Gustav Kirchhoff (left) and Robert Bunsen (right)
In late 1852 Bunsen became the successor of Leopold Gmelin at the University of Heidelberg. There he used electrolysis to produce pure metals, such as chromium, magnesium, aluminium, manganese, sodium, barium, calcium and lithium. A long collaboration with Henry Enfield Roscoe began in 1852, in which they studied the photochemical formation of hydrogen chloride from hydrogen and chlorine.
Bunsen discontinued his work with Roscoe in 1859 and joined Gustav Kirchhoff to study emission spectra of heated elements, a research area called spectrum analysis.

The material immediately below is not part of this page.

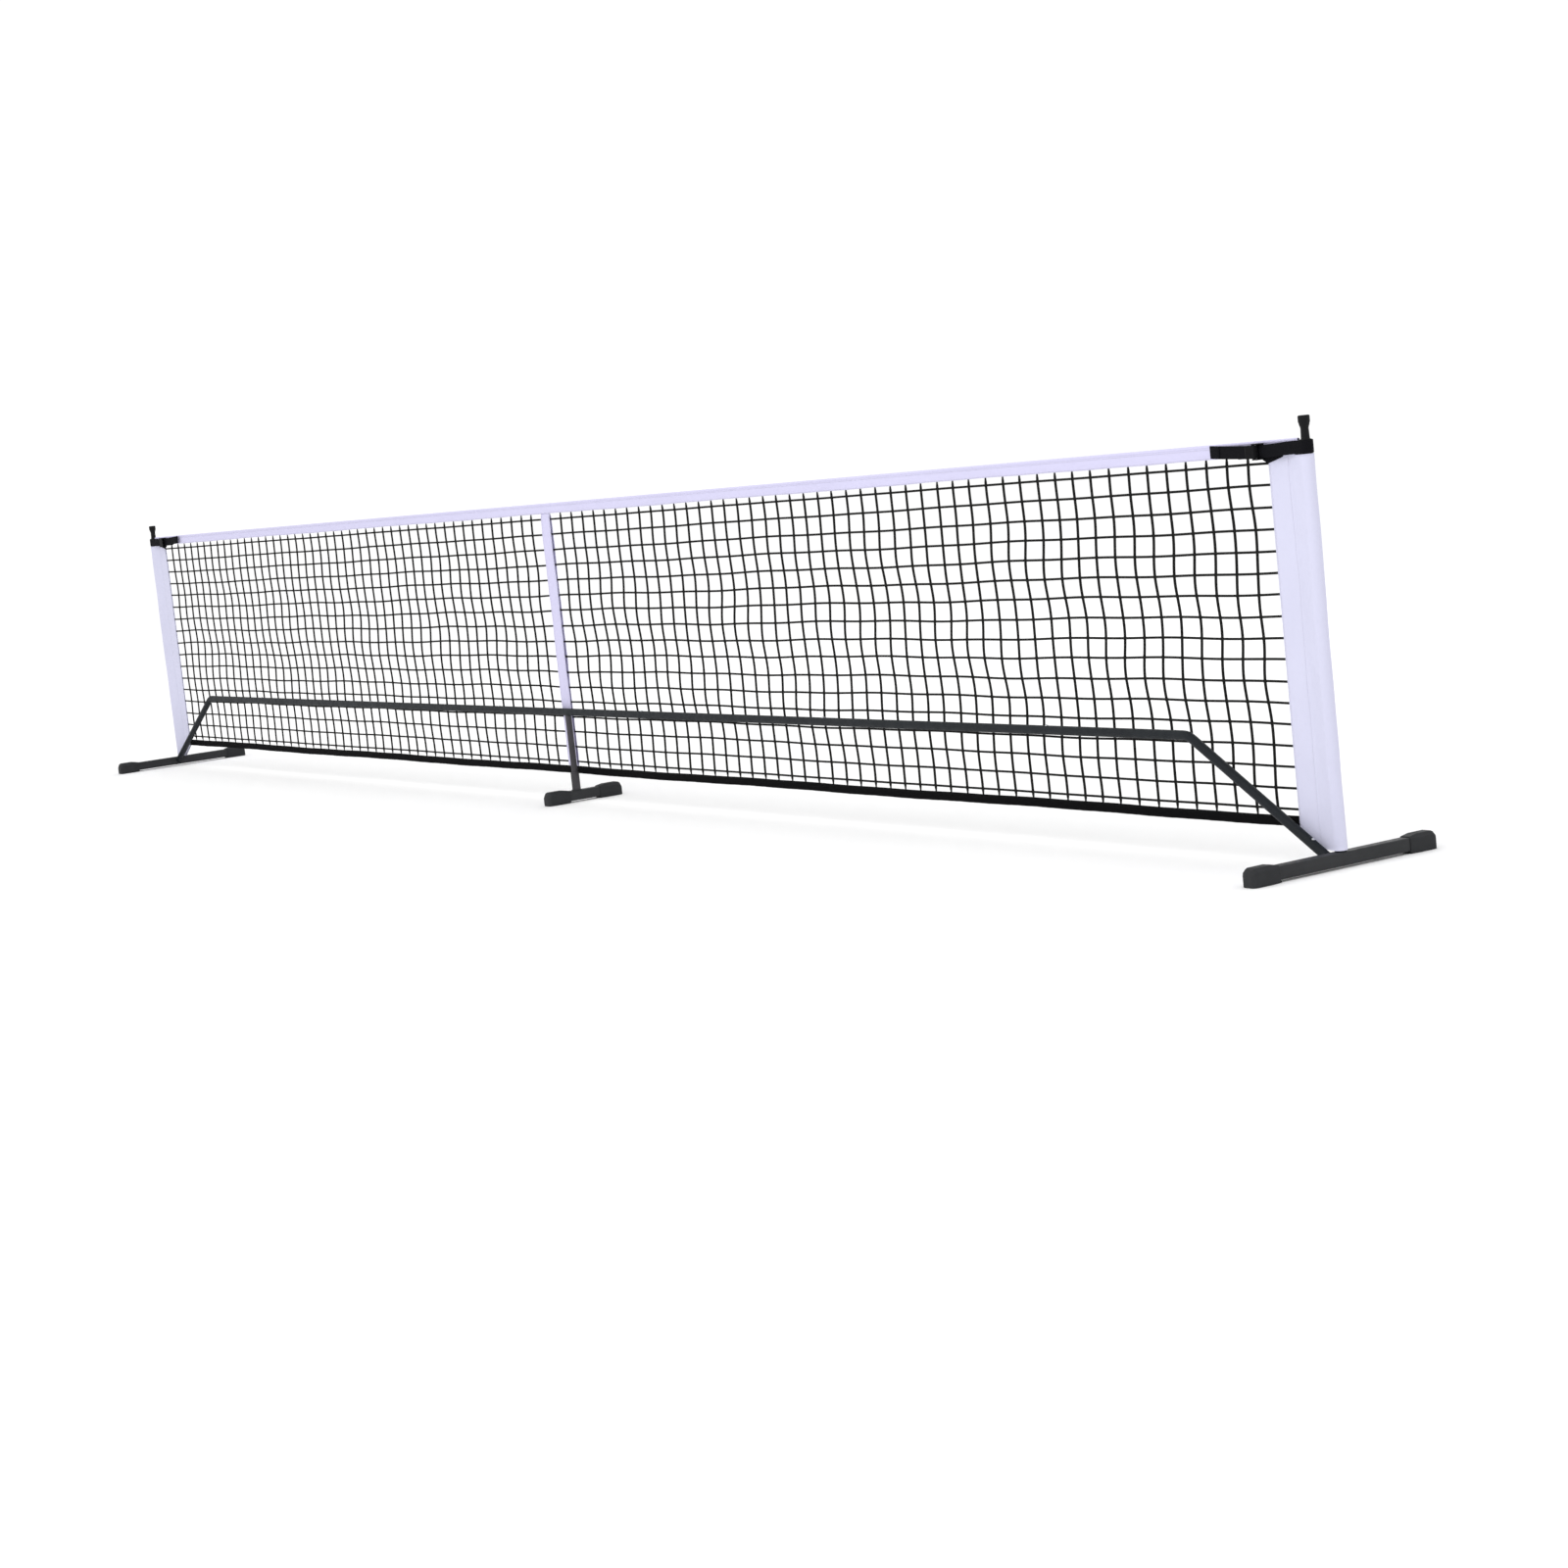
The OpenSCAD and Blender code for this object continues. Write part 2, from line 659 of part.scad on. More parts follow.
// The lever: a toothed cam on the pin and a thumb tab over the strap's tail
module cam_lever() {
    teeth = 14;
    tab_t = 2.4;
    tab_len = 26;
    color(plastic_black) translate([-buckle_at, cam_y, strap_mid]) difference() {
        union() {
            linear_extrude(2 * lever_half, center = true) difference() {
                circle(cam_r);
                for (i = [0:teeth - 1]) rotate(i * 360 / teeth) translate([cam_r + 0.15, 0]) rotate(45) square(0.9, center = true);
            }
            linear_extrude(2 * lever_half, center = true)
                polygon([[1, -cam_r * 0.98], [-tab_len, -cam_r + 1.2], [-tab_len - 3, -cam_r - 0.6], [-tab_len, -cam_r - tab_t + 1], [0, -cam_r + 0.6 - tab_t], [3, -cam_r * 0.8]]);
        }
        translate([0, 0, -lever_half - 1]) cylinder(d = cam_pin_d + 0.1, h = 2 * lever_half + 2);
        cylinder(r = cam_r - 1.6, h = 2 * spring_half, center = true);
    }
}

module cam_spring() {
    color(spring_steel) translate([-buckle_at, cam_y, strap_mid]) difference() {
        cylinder(r = cam_r - 1.9, h = 2 * spring_half - 1, center = true);
        cylinder(r = cam_pin_d / 2 + 0.2, h = 2 * spring_half + 1, center = true);
    }
}

on_left() at_post() foot_tube(foot_len);  // foot_tube_left
at_post() foot_tube(foot_len);  // foot_tube_right
foot_tube(centre_foot_len);  // foot_tube_centre
on_left() at_post() shoe_pair(foot_len);  // foot_shoes_left
at_post() shoe_pair(foot_len);  // foot_shoes_right
shoe_pair(centre_foot_len);  // foot_shoes_centre
on_left() at_post() post_stub();  // post_stub_left
at_post() post_stub();  // post_stub_right
on_left() brace_stub();  // brace_stub_left
brace_stub();  // brace_stub_right
leg_socket();
tee_stub();
centre_leg();
bar_centre();
on_left() bar_section(section_len * 0.5);  // bar_inner_left
bar_section(section_len * 0.5);  // bar_inner_right
on_left() bar_section(section_len * 1.5);  // bar_outer_left
bar_section(section_len * 1.5);  // bar_outer_right
on_left() brace();  // brace_left
brace();  // brace_right
on_left() at_bar_button(0) snap_button(bar_r, spigot_id / 2);  // snap_button_inner_left
at_bar_button(0) snap_button(bar_r, spigot_id / 2);  // snap_button_inner_right
on_left() at_bar_button(1) snap_button(bar_r, spigot_id / 2);  // snap_button_middle_left
at_bar_button(1) snap_button(bar_r, spigot_id / 2);  // snap_button_middle_right
on_left() at_bar_button(2) snap_button(bar_r, spigot_id / 2);  // snap_button_outer_left
at_bar_button(2) snap_button(bar_r, spigot_id / 2);  // snap_button_outer_right
on_left() at_brace_button() snap_button(bar_r, spigot_id / 2);  // snap_button_brace_left
at_brace_button() snap_button(bar_r, spigot_id / 2);  // snap_button_brace_right
at_leg_top_button() snap_button(leg_od / 2, plug_id(leg_od) / 2);  // snap_button_leg_top
at_leg_foot_button() snap_button(leg_socket_r, bore(leg_od) / 2);  // snap_button_leg_foot
button_springs();
on_left() at_post() post();  // post_left
at_post() post();  // post_right
on_left() at_post() post_cap();  // post_cap_left
at_post() post_cap();  // post_cap_right
net_mesh();
top_tape();
top_cord();
bottom_tape();
bottom_cord();
on_left() at_post() side_sleeve();  // side_sleeve_left
at_post() side_sleeve();  // side_sleeve_right
centre_tape();
on_left() at_post() strap();  // strap_left
at_post() strap();  // strap_right
on_left() at_post() anchor_strap();  // anchor_strap_left
at_post() anchor_strap();  // anchor_strap_right
on_left() at_post() corner_patch();  // corner_patch_left
at_post() corner_patch();  // corner_patch_right
on_left() at_post() buckle_frame();  // buckle_frame_left
at_post() buckle_frame();  // buckle_frame_right
on_left() at_post() cam_pin();  // cam_pin_left
at_post() cam_pin();  // cam_pin_right
on_left() at_post() cam_lever();  // cam_lever_left
at_post() cam_lever();  // cam_lever_right
for (side = [0, 1]) mirror([side, 0, 0]) at_post() cam_spring();  // cam_springs
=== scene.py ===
import math

import bmesh
import bpy
import numpy as np
from mathutils import Matrix, Vector


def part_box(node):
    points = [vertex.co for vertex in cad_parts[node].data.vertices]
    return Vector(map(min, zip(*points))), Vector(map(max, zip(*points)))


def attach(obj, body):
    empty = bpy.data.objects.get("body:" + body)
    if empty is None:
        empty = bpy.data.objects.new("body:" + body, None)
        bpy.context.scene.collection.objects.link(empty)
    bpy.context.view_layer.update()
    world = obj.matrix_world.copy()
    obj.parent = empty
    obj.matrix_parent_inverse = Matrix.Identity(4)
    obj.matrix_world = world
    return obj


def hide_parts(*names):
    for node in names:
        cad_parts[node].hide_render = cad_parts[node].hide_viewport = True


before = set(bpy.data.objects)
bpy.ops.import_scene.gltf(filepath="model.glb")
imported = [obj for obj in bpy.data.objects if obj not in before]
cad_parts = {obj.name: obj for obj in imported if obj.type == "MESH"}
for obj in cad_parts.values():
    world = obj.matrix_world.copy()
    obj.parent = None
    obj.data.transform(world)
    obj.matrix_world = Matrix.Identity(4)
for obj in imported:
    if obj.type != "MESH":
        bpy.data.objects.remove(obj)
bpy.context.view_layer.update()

MM = 0.001
ROOT = "frame_and_net"
SIDES = {"left": -1, "right": 1}


# ---------------------------------------------------------------- sizes read from the frame

def low(node):
    """The lowest x, y and z of a node."""
    return np.array(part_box(node)[0])


def high(node):
    """The highest x, y and z of a node."""
    return np.array(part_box(node)[1])


def half_width(node):
    """Half of a node's size along the net, which is the radius of an upright tube."""
    return (high(node)[0] - low(node)[0]) / 2


POST_X = (low("post_right")[0] + high("post_right")[0]) / 2
TAPE_LOW, TAPE_HIGH = low("top_tape")[2], high("top_tape")[2]
TAPE_END = high("top_tape")[0]
NET_LOW, HEM_HIGH = low("bottom_tape")[2], high("bottom_tape")[2]
CENTRE_LEFT, CENTRE_RIGHT = low("centre_tape")[0], high("centre_tape")[0]
SLEEVE_EDGE = low("side_sleeve_right")[0]
SLEEVE_LOW, SLEEVE_HIGH = low("side_sleeve_right")[2], high("side_sleeve_right")[2]
STRAP_LOW, STRAP_HIGH = low("strap_right")[2], high("strap_right")[2]
STRAP_MID = (STRAP_LOW + STRAP_HIGH) / 2
BAR = (low("bar_centre") + high("bar_centre")) / 2
BAR_R = (high("bar_centre")[2] - low("bar_centre")[2]) / 2
PIN = (low("cam_pin_right") + high("cam_pin_right")) / 2
FOOT_TOP = high("foot_tube_right")[2]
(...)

For this work, Bunsen and his laboratory assistant, Peter Desaga, had perfected a special gas burner by 1855, influenced by earlier models. The newer design of Bunsen and Desaga, which provided a very hot and clean flame, is now called simply the "Bunsen burner".[12][13]
There had been earlier studies of the characteristic colors of heated elements, but nothing systematic. In the summer of 1859, Kirchhoff suggested to Bunsen that he try to form prismatic spectra of these colors. By October of that year the two scientists had invented an appropriate instrument, a prototype spectroscope. Using it, they were able to identify the characteristic spectra of sodium, lithium, and potassium. After numerous laborious purifications, Bunsen proved that highly pure samples gave unique spectra. In the course of this work, Bunsen detected previously unknown new blue spectral emission lines in samples of mineral water from Dürkheim.[citation needed] He guessed that these lines indicated the existence of an undiscovered chemical element. After careful distillation of forty tons of this water, in the spring of 1860 he was able to isolate 17 grams of a new element. He named the element "caesium", after the Latin word for deep blue. The following year he discovered rubidium, by a similar process.[citation needed]
In 1860, Bunsen was elected a foreign member of the Royal Swedish Academy of Sciences.